The request: Return only the stretch of the material below that begins with the line containing "bpy.context.collection.objects.link(lid)" and ends with the line containing "cad_parts[node].hide_render = cad_parts[node].hide_viewport", exactly; both of those lines belong to it.

##### Provided records #####

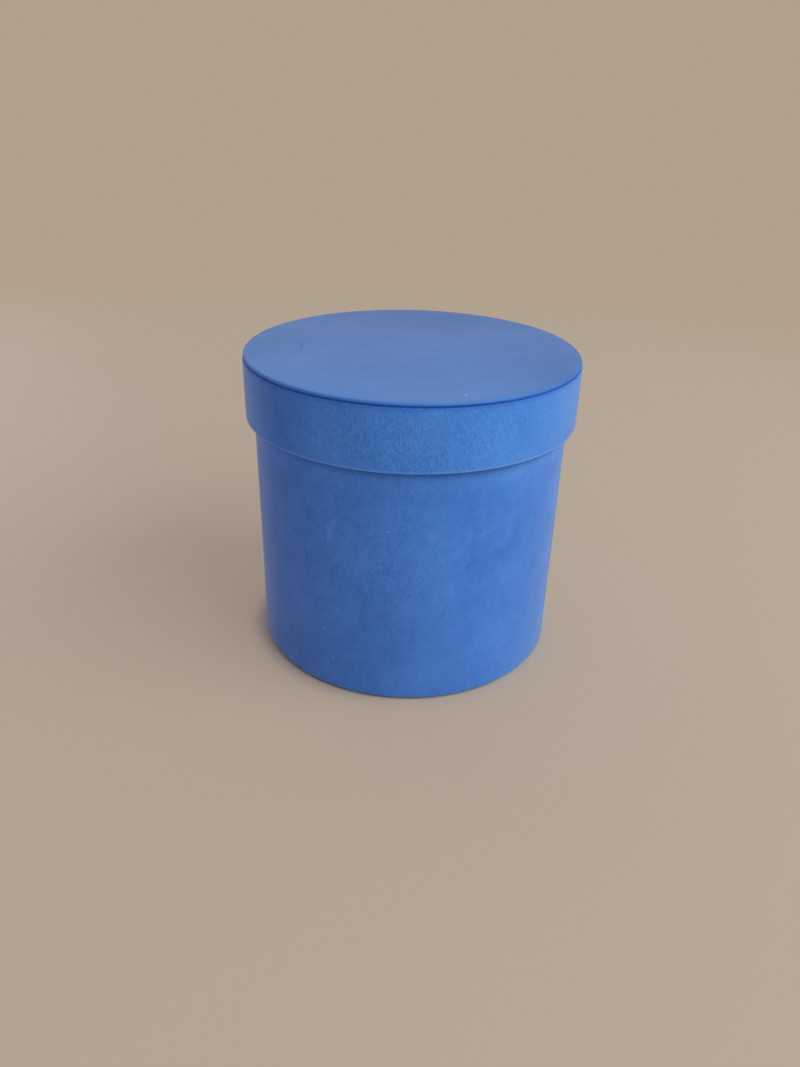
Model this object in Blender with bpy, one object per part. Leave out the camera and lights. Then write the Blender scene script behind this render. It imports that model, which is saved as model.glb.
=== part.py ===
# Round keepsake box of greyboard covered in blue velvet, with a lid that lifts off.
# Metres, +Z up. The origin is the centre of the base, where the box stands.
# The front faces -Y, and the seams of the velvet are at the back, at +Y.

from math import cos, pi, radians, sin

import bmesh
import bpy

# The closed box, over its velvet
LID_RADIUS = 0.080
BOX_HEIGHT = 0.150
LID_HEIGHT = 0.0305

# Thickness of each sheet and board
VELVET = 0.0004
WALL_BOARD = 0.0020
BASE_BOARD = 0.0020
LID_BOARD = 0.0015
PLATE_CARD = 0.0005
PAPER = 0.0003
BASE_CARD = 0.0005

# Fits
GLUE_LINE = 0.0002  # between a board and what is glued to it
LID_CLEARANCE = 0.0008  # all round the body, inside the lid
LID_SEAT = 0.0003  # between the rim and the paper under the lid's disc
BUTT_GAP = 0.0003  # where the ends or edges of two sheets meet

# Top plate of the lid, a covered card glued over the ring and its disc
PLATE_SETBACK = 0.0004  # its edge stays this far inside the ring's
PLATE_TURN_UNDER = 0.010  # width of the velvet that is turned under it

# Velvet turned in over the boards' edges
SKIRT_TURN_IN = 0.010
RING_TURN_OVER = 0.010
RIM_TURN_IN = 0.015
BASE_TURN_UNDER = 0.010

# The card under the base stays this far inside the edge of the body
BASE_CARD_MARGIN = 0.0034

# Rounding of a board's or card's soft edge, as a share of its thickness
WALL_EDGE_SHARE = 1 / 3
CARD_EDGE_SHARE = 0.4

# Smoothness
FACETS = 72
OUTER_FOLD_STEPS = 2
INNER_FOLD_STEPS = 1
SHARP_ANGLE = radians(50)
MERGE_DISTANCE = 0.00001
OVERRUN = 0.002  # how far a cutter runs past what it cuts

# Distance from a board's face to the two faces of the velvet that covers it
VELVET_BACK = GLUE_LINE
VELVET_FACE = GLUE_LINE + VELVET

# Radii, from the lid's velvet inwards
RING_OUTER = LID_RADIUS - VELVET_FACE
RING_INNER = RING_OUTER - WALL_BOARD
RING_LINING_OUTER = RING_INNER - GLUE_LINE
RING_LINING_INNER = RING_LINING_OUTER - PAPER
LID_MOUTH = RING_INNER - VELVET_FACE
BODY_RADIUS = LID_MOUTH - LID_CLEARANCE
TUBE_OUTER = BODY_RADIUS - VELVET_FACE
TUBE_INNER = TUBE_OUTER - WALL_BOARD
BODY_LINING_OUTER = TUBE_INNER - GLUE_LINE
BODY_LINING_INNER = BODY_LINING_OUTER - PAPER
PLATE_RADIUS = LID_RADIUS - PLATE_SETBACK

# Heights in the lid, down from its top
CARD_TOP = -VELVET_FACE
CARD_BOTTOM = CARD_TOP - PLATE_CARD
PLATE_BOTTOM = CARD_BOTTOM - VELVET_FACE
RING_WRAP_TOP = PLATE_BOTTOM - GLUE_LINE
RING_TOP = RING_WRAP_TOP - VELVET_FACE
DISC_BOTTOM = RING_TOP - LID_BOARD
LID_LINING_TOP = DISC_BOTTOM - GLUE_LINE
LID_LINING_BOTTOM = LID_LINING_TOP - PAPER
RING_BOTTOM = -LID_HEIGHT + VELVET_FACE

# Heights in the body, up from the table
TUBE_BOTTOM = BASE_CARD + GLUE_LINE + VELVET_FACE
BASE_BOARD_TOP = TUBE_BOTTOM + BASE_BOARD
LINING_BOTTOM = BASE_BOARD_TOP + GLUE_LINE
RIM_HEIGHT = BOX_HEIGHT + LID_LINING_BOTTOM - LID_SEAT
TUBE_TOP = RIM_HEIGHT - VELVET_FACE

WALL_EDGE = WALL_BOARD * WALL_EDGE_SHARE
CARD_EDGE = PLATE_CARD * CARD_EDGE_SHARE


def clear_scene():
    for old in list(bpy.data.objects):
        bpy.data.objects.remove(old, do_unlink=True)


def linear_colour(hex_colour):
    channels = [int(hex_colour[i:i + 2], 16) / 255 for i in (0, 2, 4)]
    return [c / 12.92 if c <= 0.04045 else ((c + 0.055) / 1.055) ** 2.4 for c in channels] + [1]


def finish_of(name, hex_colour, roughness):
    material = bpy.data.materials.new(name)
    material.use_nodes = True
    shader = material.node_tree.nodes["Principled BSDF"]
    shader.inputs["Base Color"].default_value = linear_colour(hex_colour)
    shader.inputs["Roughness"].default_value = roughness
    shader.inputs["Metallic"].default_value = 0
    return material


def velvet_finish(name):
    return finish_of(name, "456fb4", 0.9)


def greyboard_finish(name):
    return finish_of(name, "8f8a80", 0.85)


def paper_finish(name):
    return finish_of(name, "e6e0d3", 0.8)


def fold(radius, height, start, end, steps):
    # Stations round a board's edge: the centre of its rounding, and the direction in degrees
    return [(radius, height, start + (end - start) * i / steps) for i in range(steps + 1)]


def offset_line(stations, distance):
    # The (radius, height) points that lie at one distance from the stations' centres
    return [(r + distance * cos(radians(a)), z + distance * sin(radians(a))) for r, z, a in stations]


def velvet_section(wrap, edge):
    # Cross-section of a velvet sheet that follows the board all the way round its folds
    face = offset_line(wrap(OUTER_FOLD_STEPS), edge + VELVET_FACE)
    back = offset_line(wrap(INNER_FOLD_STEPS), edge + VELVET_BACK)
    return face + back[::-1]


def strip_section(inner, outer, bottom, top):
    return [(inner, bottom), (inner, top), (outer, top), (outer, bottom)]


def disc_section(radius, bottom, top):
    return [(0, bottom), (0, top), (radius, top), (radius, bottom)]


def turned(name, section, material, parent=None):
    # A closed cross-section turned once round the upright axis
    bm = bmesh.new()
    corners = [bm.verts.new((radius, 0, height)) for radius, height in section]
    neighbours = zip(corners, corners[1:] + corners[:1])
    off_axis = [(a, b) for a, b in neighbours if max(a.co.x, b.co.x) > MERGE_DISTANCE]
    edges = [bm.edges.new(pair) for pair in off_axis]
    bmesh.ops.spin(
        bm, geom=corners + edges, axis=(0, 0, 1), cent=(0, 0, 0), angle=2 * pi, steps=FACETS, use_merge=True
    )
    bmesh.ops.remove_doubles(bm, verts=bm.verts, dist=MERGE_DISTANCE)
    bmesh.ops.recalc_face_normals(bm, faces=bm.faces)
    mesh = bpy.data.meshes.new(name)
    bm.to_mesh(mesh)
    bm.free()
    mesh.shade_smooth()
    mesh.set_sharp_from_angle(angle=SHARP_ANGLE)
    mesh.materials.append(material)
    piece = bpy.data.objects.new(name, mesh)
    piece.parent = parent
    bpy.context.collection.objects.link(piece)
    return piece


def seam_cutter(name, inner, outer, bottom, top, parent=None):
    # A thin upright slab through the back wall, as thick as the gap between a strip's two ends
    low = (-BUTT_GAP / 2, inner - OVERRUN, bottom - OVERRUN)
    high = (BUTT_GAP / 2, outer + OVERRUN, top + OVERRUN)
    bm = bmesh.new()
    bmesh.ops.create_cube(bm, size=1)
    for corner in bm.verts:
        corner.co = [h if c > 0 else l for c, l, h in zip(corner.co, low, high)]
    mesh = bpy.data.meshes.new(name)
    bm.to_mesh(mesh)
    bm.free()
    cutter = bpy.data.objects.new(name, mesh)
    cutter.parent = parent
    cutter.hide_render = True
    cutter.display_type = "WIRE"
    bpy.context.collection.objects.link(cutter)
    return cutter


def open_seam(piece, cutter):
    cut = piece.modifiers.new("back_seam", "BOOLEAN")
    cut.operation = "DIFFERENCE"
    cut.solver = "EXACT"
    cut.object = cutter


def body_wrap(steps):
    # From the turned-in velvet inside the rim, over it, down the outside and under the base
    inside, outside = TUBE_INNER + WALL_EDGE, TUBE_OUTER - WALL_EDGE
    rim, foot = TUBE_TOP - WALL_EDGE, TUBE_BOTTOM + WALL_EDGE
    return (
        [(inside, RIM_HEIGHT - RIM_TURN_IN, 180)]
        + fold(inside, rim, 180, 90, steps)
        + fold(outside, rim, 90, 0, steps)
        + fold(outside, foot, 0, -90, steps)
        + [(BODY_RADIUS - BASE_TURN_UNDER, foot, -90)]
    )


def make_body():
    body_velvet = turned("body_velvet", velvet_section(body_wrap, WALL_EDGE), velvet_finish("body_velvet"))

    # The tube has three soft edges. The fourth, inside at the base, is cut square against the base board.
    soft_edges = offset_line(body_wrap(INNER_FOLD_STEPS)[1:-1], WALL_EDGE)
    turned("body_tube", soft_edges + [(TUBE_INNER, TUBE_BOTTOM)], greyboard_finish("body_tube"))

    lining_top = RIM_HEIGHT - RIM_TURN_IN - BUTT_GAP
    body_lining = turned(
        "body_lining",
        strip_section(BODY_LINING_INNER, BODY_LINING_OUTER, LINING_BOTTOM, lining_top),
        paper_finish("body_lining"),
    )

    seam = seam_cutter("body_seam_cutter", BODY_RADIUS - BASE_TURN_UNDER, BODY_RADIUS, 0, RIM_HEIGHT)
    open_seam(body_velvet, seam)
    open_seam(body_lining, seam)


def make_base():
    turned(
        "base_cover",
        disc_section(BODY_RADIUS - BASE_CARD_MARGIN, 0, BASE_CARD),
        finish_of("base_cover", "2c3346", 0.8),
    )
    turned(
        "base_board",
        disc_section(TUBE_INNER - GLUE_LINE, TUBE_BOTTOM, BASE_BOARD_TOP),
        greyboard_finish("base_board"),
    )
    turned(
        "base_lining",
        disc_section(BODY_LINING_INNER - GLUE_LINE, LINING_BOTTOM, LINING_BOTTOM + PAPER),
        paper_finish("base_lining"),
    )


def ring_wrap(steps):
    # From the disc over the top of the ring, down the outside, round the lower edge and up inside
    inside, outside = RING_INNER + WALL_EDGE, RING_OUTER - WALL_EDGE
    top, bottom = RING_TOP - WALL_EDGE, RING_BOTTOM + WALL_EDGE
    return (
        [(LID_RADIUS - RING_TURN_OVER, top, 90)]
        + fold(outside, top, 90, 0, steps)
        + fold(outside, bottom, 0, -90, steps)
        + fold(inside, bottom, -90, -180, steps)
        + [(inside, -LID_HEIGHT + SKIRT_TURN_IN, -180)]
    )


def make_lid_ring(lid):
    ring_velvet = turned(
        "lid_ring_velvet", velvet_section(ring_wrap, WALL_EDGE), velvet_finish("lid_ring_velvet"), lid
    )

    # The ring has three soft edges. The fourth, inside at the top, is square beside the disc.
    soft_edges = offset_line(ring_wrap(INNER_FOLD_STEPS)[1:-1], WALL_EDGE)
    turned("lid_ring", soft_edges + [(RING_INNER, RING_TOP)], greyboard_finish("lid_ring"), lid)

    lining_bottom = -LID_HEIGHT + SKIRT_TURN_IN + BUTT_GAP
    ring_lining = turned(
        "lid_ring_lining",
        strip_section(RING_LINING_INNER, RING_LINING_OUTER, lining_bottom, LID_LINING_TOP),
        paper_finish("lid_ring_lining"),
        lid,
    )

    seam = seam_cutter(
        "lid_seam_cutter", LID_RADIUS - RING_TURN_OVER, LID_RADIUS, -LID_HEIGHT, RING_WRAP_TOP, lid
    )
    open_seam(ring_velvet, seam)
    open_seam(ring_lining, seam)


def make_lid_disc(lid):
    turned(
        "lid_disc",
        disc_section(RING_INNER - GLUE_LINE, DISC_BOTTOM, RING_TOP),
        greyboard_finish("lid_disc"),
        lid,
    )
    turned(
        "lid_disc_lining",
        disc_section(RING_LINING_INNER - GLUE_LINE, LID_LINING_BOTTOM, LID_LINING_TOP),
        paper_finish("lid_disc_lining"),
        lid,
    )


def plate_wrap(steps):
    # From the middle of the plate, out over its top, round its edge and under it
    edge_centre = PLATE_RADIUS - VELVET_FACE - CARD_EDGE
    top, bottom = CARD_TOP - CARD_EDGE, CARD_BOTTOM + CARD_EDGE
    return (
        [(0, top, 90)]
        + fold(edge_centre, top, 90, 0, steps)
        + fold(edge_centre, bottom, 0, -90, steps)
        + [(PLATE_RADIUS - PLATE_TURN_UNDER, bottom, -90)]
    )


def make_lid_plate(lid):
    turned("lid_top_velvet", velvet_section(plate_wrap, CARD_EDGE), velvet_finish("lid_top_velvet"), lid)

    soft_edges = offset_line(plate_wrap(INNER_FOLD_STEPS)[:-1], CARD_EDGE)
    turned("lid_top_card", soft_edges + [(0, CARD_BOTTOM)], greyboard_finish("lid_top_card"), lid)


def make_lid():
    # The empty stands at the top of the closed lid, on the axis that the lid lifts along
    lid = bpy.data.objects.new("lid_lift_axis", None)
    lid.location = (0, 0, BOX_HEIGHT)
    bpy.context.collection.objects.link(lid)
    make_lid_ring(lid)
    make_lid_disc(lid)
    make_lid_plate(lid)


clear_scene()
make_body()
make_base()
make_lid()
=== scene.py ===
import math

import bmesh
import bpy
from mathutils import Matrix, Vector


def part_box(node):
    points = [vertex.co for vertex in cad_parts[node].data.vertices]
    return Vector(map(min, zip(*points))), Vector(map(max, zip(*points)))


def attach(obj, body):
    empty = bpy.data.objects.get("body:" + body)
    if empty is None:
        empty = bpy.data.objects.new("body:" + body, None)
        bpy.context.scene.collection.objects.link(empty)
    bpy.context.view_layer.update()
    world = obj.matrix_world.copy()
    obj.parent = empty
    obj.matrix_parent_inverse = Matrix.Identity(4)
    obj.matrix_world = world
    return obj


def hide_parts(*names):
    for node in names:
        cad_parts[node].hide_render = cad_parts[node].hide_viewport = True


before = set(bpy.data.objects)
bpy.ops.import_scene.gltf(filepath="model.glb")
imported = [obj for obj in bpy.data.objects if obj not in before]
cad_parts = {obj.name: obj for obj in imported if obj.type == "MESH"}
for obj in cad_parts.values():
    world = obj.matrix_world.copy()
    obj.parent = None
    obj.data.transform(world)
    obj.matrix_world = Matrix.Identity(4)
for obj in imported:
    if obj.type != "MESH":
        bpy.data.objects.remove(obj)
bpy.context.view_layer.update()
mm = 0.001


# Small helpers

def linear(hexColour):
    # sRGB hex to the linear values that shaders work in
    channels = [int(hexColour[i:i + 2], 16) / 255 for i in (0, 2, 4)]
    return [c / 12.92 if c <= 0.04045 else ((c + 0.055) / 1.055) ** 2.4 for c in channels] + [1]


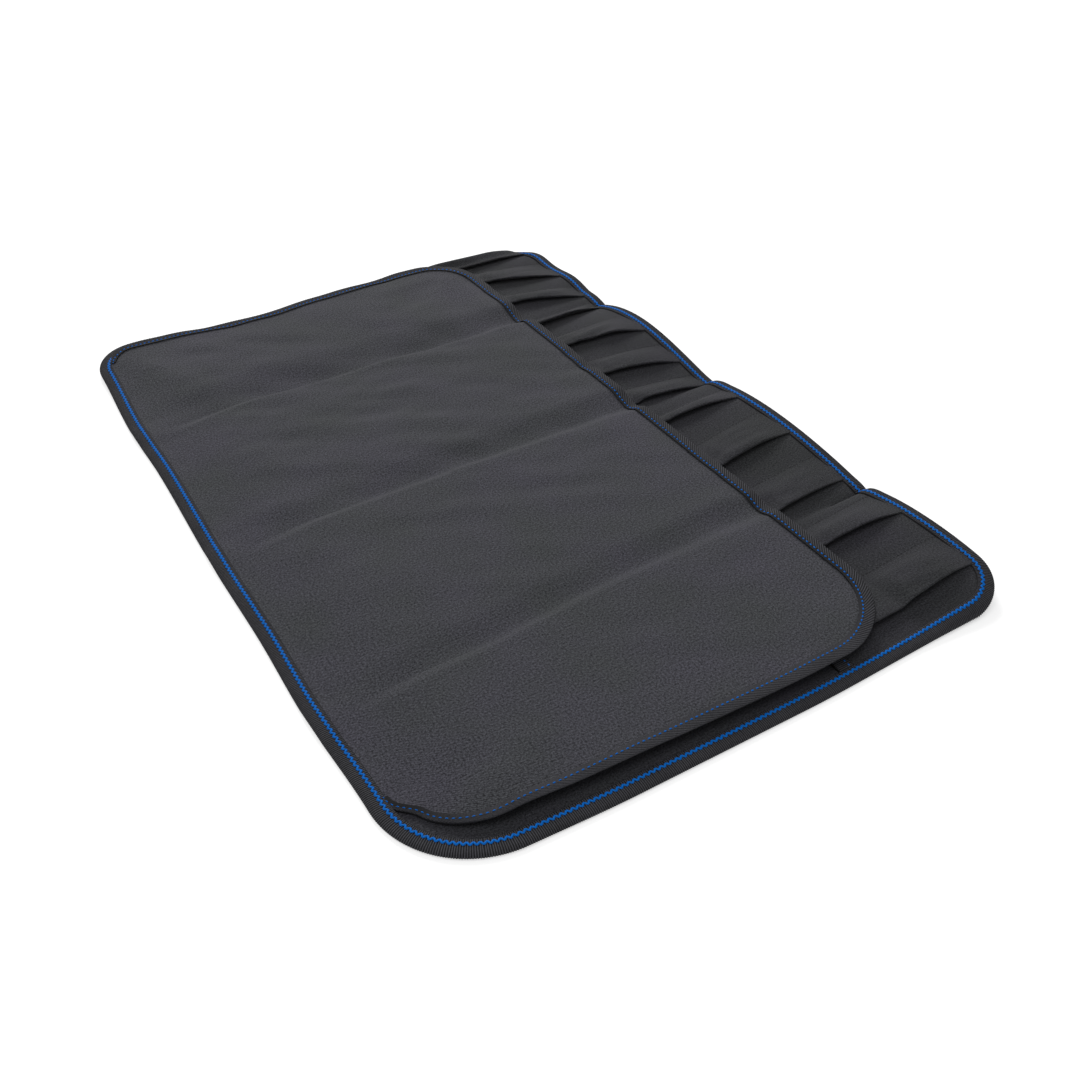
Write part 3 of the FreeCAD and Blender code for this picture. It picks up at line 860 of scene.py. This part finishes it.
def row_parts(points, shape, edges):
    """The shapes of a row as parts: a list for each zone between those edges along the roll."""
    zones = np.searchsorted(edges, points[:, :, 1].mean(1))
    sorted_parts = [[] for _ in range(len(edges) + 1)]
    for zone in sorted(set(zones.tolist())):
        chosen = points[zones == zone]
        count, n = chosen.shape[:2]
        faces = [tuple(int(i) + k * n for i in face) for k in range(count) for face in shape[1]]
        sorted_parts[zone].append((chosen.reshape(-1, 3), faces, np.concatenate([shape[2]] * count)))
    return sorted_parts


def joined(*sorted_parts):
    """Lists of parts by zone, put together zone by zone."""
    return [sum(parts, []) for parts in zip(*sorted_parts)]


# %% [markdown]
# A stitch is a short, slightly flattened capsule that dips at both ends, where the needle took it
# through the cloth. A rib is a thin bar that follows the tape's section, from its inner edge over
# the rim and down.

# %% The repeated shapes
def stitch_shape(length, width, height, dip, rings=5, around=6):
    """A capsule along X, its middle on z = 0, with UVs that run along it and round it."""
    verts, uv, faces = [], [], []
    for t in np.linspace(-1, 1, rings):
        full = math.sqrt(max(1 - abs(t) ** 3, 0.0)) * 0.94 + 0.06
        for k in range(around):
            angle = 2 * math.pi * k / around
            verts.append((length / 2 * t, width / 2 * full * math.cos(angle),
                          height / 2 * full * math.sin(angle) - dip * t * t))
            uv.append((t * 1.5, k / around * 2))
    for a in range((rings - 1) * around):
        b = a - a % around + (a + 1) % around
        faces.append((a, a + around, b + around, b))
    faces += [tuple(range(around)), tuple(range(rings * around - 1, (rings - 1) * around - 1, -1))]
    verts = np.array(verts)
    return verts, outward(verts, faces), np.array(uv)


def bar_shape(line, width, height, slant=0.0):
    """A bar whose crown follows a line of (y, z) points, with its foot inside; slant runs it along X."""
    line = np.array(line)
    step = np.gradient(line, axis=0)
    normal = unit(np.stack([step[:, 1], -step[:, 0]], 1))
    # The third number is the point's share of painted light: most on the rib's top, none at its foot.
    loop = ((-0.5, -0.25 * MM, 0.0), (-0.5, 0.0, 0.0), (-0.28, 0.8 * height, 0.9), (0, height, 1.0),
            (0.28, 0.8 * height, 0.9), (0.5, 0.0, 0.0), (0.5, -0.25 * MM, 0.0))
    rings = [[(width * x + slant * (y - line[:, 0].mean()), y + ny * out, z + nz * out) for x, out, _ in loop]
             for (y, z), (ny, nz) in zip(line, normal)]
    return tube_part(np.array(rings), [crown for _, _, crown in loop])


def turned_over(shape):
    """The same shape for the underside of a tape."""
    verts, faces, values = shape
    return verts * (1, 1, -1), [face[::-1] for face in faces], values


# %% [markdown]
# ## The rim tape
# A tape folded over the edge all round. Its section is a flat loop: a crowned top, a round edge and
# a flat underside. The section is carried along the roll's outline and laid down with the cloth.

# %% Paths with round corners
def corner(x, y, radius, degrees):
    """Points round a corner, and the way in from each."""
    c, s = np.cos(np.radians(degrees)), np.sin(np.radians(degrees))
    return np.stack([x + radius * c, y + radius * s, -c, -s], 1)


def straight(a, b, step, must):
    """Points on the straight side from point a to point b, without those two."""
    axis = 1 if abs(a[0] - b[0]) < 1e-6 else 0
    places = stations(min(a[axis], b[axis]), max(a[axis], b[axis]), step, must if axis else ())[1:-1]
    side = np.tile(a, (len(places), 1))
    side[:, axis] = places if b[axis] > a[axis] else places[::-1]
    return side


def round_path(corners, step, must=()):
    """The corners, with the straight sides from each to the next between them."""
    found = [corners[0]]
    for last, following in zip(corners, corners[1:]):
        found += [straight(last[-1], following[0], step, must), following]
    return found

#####

The result:
    bpy.context.collection.objects.link(lid)
    make_lid_ring(lid)
    make_lid_disc(lid)
    make_lid_plate(lid)


clear_scene()
make_body()
make_base()
make_lid()
=== scene.py ===
import math

import bmesh
import bpy
from mathutils import Matrix, Vector


def part_box(node):
    points = [vertex.co for vertex in cad_parts[node].data.vertices]
    return Vector(map(min, zip(*points))), Vector(map(max, zip(*points)))


def attach(obj, body):
    empty = bpy.data.objects.get("body:" + body)
    if empty is None:
        empty = bpy.data.objects.new("body:" + body, None)
        bpy.context.scene.collection.objects.link(empty)
    bpy.context.view_layer.update()
    world = obj.matrix_world.copy()
    obj.parent = empty
    obj.matrix_parent_inverse = Matrix.Identity(4)
    obj.matrix_world = world
    return obj


def hide_parts(*names):
    for node in names:
        cad_parts[node].hide_render = cad_parts[node].hide_viewport = True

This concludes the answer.